In his memorable final lecture at Michigan Tech, Joyce details some of Social Security's challenges.

Funding Falls Behind

Some people think that the money they put into Social Security through their payroll taxes supports their retirement. That's not how it works, says Joyce. Social Security was designed as a "pay as you go," system, i.e., contributions from today's workers cover benefits to today's beneficiaries.

But at the rate it's going, Social Security is only partially funded. That's an accident of demographics.

With the baby boom generation starting to retire and the number of people over 65 expected to increase 250 percent by 2040, funding Social Security is going to be increasingly problematic, says Joyce. The number of workers won't grow by nearly as much. "The future solvency of Social Security depends on the prosperity of future workers," Joyce points out, as well as the number of beneficiaries.

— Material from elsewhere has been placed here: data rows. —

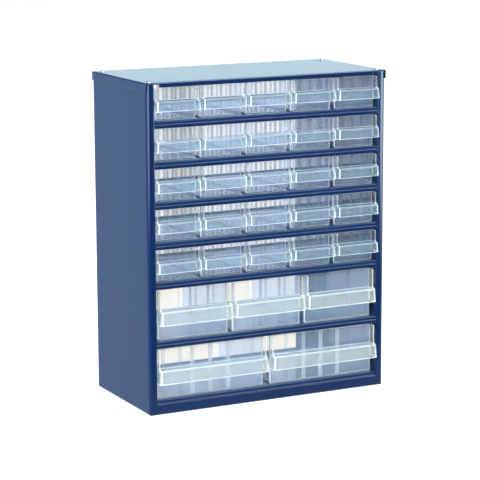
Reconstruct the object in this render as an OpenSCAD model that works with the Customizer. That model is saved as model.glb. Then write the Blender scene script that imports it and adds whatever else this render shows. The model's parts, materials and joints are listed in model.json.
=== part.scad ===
// Parts cabinet: a folded steel casing with a riveted lid, seven shelves and thirty clear drawers.
// Millimetres, +Z up, the front faces -Y. The origin is under the middle of the outer box.

/* [Cabinet] */
// Width over the side flanges of the lid
cabinet_w = 306; // [292:1:330]
// Depth from the faces of the stiles to the back of the lid
cabinet_d = 150; // [142:1:170]
// Thickness of the steel sheet
sheet = 0.8; // [0.7:0.05:1]

/* [Rows] */
// Level of the floor shelf above the ground
floor_level = 16.8; // [15:0.2:20]
// Clear height in front of a small drawer
short_opening = 37.4; // [36.4:0.2:42]
// Clear height in front of a medium or large drawer
tall_opening = 59.7; // [57:0.1:68]
// Height of the front edge of a shelf
shelf_edge_h = 8; // [7.4:0.2:10]
// Height of the front flange of the lid
lid_edge_h = 5.5; // [5:0.1:7]

/* [Casing] */
// Width of the stile beside the drawers, seen from the front
stile_w = 9.2; // [8.4:0.1:11]
// Depth of the fold behind the inner edge of the stile
stile_return = 8; // [5:0.5:12]
// Outer radius of the bend between side panel and stile
stile_bend = 3.5; // [2.5:0.1:5]
// Outer radius of the bends along the bottom
bottom_bend = 2.5; // [2:0.1:4]
// Height of the front flange of the bottom
front_flange_h = 12; // [11:0.2:13]
// Height of the rear flange of the bottom
rear_flange_h = 15; // [12:0.5:16]
// Width of the in-turned flange along each rear corner
rear_flange_w = 37; // [24:1:44]
// Width of the flange under each side of the lid
top_flange_w = 14; // [11:0.5:18]

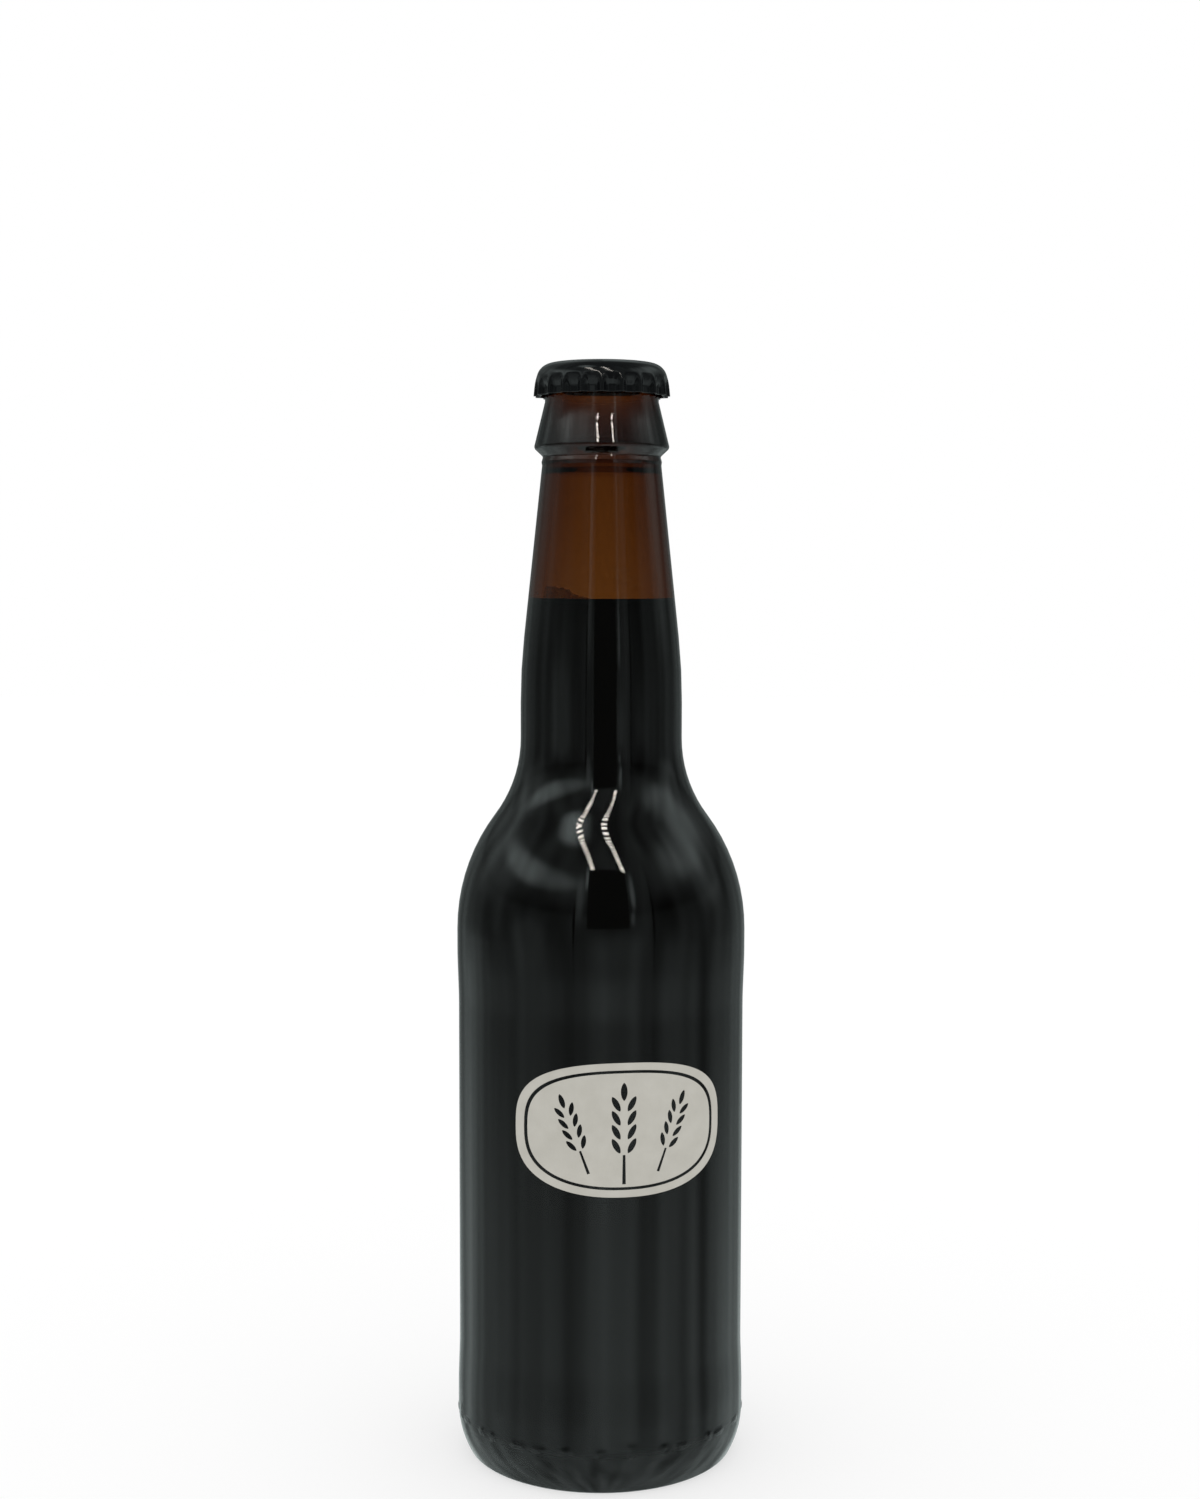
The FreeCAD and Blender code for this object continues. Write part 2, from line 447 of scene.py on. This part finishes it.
def heel_marks():
    """Centres (arc length, z), half sizes and heights of the small moulded marks round the heel, in mm."""
    marks = []
    reach = math.pi * BODY_R
    along = -reach + 2
    while along < reach - 3:
        kind = random.random()
        if kind < 0.4:
            marks.append((along, 9.3 + random.uniform(-0.2, 0.2), 0.45, 0.45))
        elif kind < 0.75:
            marks.append((along, 9.2, 1.1, 0.25))
        else:
            marks.append((along, 9.6, 0.25, 1.1))
        along += random.uniform(3.2, 9.0)
    return marks


def heel_relief(marks):
    """A radial shift in mm that raises the marks out of the heel."""
    def shift(angle, r, z):
        if not HEEL_BAND[0] < z < HEEL_BAND[1] or r < BODY_R - 1.5:
            return 0.0
        along = (angle if angle < math.pi else angle - 2 * math.pi) * BODY_R
        rise = 0.0
        for middle, middle_z, half_along, half_up in marks:
            if abs(along - middle) > 2.5:
                continue
            gap_along = max(0.0, abs(along - middle) - half_along)
            gap_up = max(0.0, abs(z - middle_z) - half_up)
            gap = math.hypot(gap_along, gap_up)
            if gap < MARK_EDGE:
                rise = max(rise, 0.5 + 0.5 * math.cos(math.pi * gap / MARK_EDGE))
        return MARK_HEIGHT * rise
    return shift


def make_bottle():
    """The glass, outside and inside in one closed mesh."""
    outer = outline(outer_corners(), fine=HEEL_BAND, fine_step=0.45)
    inner = outline(cavity_corners(0))
    mesh = turned_mesh("bottle_glass", outer + inner[::-1], shift=heel_relief(heel_marks()))
    glass = new_object("bottle_glass", mesh)
    glass.data.materials.append(amber_glass())
    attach(glass, "root")
    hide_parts("bottle")


def make_beer():
    """The stout, which reaches just into the wall, with a meniscus round its surface."""
    into_wall = outline(cavity_corners(BEER_OVERLAP))
    wall = [point for point in into_wall if point.y < LEVEL_Z]
    rim_r = radius_at(into_wall, LEVEL_Z)
    surface = [Vector((rim_r - inward, LEVEL_Z + rise)) for inward, rise in MENISCUS]
    surface += [Vector((4.0, surface[-1].y)), Vector((0, surface[-1].y))]
    mesh = turned_mesh("stout_beer", wall + surface, turns=180)
    mesh.materials.append(dark_beer())
    mesh.materials.append(beer_surface())
    for face in mesh.polygons:
        if face.center.z > (LEVEL_Z - 0.5) * MM and face.normal.z > 0.15:
            face.material_index = 1
    beer = new_object("stout_beer", mesh)
    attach(beer, "root")
    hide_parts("beer")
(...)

An Under-The-Mattress Investment Strategy

And there's another problem. Private pension plans can invest in higher-yield assets like stocks and corporate bonds.

Social Security, on the other hand, can only buy low-interest US government bonds with its extra revenues from payroll taxes. They are less risky, but they also yield less income. When payroll taxes don't cover payments to beneficiaries, Social Security sells some of those government bonds to make up the difference.

As tax revenues fall, Social Security will have to sell more bonds to meet its obligations to beneficiaries. What happens when the bonds are all sold, which could happen around 2032? At that point, Social Security payroll tax revenues will cover only three-fourths of the benefits going out. The other 25 percent of the benefits that retirees expect to receive will have to come from additional taxation, Joyce says. The only other option: benefits will have to decrease.

"Excess benefit growth compared to revenue growth has created this problem, which is not a catastrophe in the making, just a problem that will correct itself when all the baby boomers die off," he adds with a twinkle in his eye.

Chicken Little or Alfred E. Neumann

In his Social Security presentation, Joyce outlines two typical views about Social Security. One camp says, "The sky is falling." The other: "What, me worry?"

The Chicken Little camp projects disaster as the number of people over 65 skyrockets. As they age, their health will fail, and nursing homes will fill to bursting, just like the elementary schools of the 1950s, all on the taxpayers' dollar.

"If the sky is falling, we should assess the costs of propping it back up on the baby boomers now, while they are still working," says Joyce.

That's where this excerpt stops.